Millions of Americans had foreclosures on their homes or properties last year. However, the rates of foreclosure have hit a 10-year low since 2009. Last year foreclosure rates dropped 14 percent. This is a 70 percent drop from 2009.
It’s reported, according to Reuters, that last year’s nearly 379,000 home and property owners lost their property due to foreclosure. On the bright side, that number dropped from the 1.05 million Americans that lost their homes and property in 2009.
In all except fifteen states, fewer home and property owners are going through the earlier stages of foreclosure. When a home or property owner misses at least four mortgages payments, the result often leads to foreclosure of the property. Some states even saw a drop in property repossession. Yet in states like Massachusetts, Alabama, New York and 21 other states property repossession rates increased.
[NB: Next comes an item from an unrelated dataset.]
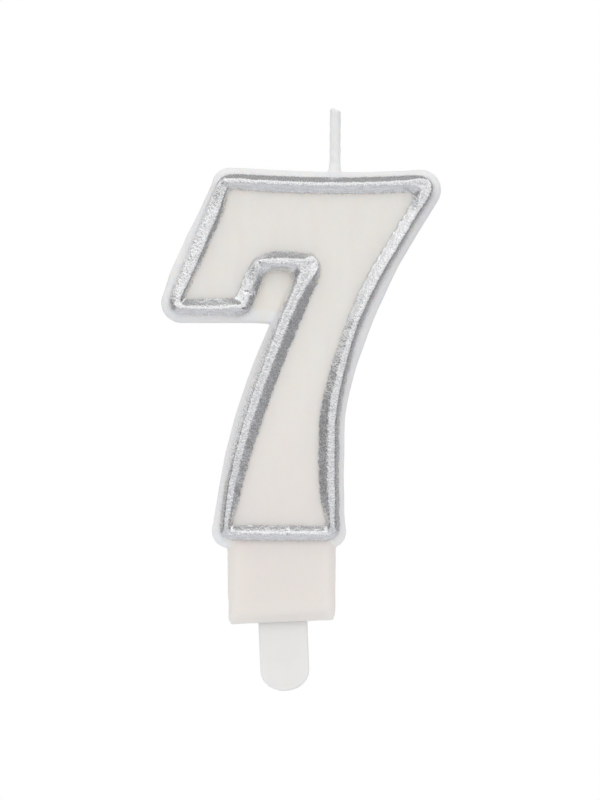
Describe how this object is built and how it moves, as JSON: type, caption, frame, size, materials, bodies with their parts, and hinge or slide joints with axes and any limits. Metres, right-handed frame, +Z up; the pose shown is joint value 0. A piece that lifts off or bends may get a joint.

However, not all foreclosure situations are the same. Some may result from missing payments, but others are due to other financial or economic situations. For example, last year some owners in states like New Jersey and Hawaii were in foreclosure due to banks.
Yet where there are lows there also highs. Many states saw an increase in foreclosure. States like Utah, Virginia, Arizona, and others saw a 30 percent increase in foreclosed properties. However, from last year an estimated 479,000 property owners went through the beginning stages of foreclosure, which is quite a low number next to the 2.14 million who went through the same thing back in 2009.